What most adult survivors in New Zealand are currently calling for is a Royal Commission closely based on the Australian model. However, CLAN NZ is calling for all forms of abuse and neglect to be recognised, not just sexual abuse, as in the Australian model. There is more than one way to harm a child and many children suffered cruel and brutal physical, emotional and mental abuse, trauma and neglect while living in state care. We believe that a Royal Commission would need to have full statutory powers to compel witnesses and demand evidence.

“A Royal Commission would create a safe platform for many people to come forward and testify,” said Ms Christian. “With what we are currently seeing in Australia, what we have seen in Ireland and what is about to start in the UK, it would be quite absurd to assume that New Zealand did not have the same problems.”

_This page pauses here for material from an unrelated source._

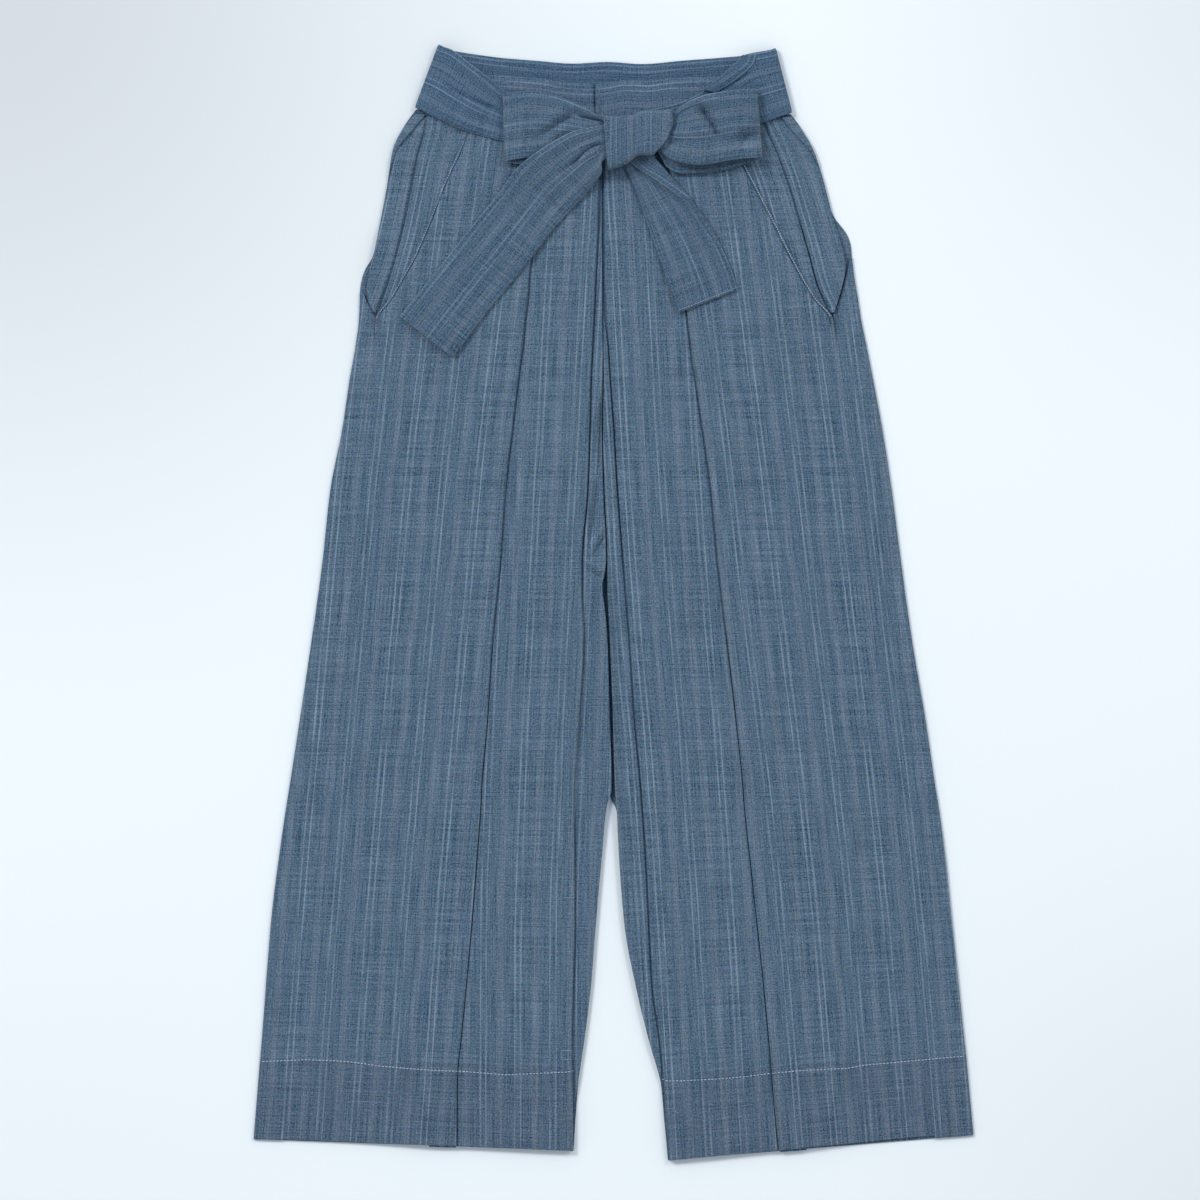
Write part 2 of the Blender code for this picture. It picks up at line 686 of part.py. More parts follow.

Grant West, a New Zealand-born care leaver, currently residing in Australia, is now touring New Zealand with a petition to be presented to Parliament mid-September. He was barred from telling his own story of institutional abuse to the Australian Royal Commission (as it all happened in New Zealand), so he is determined that New Zealand will hold its own Royal Commission, to give him and others like him an opportunity to publicly testify.

Wellington lawyer Sonja Cooper has recently renewed calls for a public inquiry.

Ken Clearwater, from Male Survivors of Sexual Abuse, says he's been fighting for an independent inquiry ever since the Boston Globe first uncovered clerical abuse within the Catholic Church.

In November 2012, the President of the NZ Catholic Bishops Conference, John Dew, publicly supported the Australian Royal Commission into Institutionalised Child Abuse and said the NZCBC would support any similar investigation in New Zealand.

Bill Kilgallon, who handles the NZ Catholic Church's sex abuse claims, says they would support and cooperate with an inquiry and feels it should be similar to the one currently being held in Australia.

Garth McVicar, founder of the Sensible Sentencing Trust, considers a NZ inquiry into child sexual abuse is crucial, as the rampant abuse of children in New Zealand mirrors what prompted the UK inquiry.

Author Elizabeth Stanley has also called for a public inquiry in her newly published book. She suggests a ‘tri-partite’ commission, with the three parts covering ‘recognition’, ‘repair’ and ‘prevention’. Stanley considers the commission findings would be a crucial first step in building the necessary state and public knowledge about what a potential apology would actually be for - if an apology is forthcoming at all.